> [Extracted information]
----

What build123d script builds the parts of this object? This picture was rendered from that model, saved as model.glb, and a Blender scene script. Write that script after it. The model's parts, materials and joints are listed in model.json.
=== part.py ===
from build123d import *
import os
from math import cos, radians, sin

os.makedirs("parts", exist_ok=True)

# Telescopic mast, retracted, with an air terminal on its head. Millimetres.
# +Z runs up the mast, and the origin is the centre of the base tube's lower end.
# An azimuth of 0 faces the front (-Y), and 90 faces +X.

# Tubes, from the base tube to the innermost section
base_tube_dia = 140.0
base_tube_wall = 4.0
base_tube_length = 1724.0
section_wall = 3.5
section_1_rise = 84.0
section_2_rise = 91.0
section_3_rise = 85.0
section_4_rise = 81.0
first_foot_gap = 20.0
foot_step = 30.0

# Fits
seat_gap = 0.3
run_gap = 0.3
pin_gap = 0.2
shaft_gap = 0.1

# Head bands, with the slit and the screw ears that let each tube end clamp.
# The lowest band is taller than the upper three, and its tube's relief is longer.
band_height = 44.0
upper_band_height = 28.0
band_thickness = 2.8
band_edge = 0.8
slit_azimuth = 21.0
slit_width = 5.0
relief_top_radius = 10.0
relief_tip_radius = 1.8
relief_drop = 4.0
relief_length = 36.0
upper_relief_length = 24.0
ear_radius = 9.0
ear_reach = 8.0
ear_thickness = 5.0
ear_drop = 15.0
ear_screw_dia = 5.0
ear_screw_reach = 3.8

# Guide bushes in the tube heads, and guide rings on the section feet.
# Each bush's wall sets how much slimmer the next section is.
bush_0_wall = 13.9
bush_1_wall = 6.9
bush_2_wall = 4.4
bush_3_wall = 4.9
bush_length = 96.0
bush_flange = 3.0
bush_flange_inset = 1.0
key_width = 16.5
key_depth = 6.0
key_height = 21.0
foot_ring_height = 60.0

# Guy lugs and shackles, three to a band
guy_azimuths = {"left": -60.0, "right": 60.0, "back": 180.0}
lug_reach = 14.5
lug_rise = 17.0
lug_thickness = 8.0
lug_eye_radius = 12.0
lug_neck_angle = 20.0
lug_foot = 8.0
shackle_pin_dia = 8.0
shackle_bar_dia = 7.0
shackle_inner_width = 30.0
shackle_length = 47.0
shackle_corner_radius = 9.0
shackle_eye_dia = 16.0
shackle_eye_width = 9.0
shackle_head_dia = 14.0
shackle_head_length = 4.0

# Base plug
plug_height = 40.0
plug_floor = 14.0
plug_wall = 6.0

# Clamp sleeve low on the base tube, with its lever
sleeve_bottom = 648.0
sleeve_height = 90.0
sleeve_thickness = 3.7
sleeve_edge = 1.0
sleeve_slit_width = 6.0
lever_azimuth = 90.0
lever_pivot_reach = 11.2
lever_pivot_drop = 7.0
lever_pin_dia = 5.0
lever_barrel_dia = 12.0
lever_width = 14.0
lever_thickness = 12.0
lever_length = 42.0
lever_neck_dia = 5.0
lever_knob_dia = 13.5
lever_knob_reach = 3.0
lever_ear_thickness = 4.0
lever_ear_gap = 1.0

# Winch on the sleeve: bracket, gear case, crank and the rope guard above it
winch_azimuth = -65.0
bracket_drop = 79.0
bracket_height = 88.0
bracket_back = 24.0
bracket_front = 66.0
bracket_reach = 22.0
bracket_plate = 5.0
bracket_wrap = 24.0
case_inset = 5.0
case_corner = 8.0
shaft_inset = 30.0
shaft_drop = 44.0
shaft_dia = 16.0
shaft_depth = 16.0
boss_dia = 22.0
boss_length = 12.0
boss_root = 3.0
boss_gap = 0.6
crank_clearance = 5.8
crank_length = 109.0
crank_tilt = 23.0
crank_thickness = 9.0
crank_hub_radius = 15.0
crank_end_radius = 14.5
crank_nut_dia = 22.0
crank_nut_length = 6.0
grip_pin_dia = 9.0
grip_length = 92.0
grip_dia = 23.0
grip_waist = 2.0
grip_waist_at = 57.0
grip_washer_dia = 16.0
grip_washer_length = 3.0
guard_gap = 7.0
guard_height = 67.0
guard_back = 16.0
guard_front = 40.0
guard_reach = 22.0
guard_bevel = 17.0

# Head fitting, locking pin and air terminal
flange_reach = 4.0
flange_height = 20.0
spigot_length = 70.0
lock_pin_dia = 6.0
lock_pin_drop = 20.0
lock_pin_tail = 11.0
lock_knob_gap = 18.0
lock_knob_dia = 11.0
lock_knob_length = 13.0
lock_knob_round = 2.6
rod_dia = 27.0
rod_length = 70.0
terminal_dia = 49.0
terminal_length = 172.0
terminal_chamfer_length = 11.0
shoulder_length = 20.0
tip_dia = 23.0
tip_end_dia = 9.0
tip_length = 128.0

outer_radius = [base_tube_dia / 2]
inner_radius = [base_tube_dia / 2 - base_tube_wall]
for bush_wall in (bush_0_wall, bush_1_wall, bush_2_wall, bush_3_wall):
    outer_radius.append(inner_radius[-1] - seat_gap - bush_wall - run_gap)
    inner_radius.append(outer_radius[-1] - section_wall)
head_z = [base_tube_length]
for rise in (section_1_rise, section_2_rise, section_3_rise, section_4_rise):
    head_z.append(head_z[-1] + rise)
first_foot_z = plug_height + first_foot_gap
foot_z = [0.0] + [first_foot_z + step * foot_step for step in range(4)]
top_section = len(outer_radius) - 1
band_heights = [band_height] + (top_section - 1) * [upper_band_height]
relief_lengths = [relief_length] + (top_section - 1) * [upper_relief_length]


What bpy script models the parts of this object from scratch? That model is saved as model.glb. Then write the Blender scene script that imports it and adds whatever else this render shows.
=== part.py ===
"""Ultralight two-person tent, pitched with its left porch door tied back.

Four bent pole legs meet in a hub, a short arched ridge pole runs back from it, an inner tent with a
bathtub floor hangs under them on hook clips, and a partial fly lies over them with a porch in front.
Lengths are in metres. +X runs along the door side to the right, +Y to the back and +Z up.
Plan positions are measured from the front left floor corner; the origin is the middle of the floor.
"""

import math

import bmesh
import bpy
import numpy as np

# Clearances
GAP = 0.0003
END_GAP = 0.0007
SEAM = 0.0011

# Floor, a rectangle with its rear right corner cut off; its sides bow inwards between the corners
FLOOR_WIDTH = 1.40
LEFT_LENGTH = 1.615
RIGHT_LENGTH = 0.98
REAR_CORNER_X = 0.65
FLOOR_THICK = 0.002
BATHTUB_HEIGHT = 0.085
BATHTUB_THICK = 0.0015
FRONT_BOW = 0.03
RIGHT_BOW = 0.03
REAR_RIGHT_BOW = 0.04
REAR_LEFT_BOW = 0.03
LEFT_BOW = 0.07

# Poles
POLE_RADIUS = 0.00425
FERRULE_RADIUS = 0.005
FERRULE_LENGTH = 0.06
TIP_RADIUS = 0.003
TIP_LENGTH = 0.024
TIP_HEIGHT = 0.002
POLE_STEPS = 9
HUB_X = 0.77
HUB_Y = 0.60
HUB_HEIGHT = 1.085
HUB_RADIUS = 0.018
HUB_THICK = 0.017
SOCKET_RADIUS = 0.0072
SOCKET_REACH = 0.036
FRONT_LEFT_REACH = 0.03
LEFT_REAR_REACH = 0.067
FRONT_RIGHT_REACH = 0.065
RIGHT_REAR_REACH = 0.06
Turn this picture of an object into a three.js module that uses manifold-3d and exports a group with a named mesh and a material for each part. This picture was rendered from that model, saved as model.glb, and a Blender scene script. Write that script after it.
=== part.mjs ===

----

> [What you will do]
Take the line that contains "Turn this picture" and each line after it down to the last of the records, and retype them exactly; add nothing else.

> [Task output]
Turn this picture of an object into a three.js module that uses manifold-3d and exports a group with a named mesh and a material for each part. This picture was rendered from that model, saved as model.glb, and a Blender scene script. Write that script after it.
=== part.mjs ===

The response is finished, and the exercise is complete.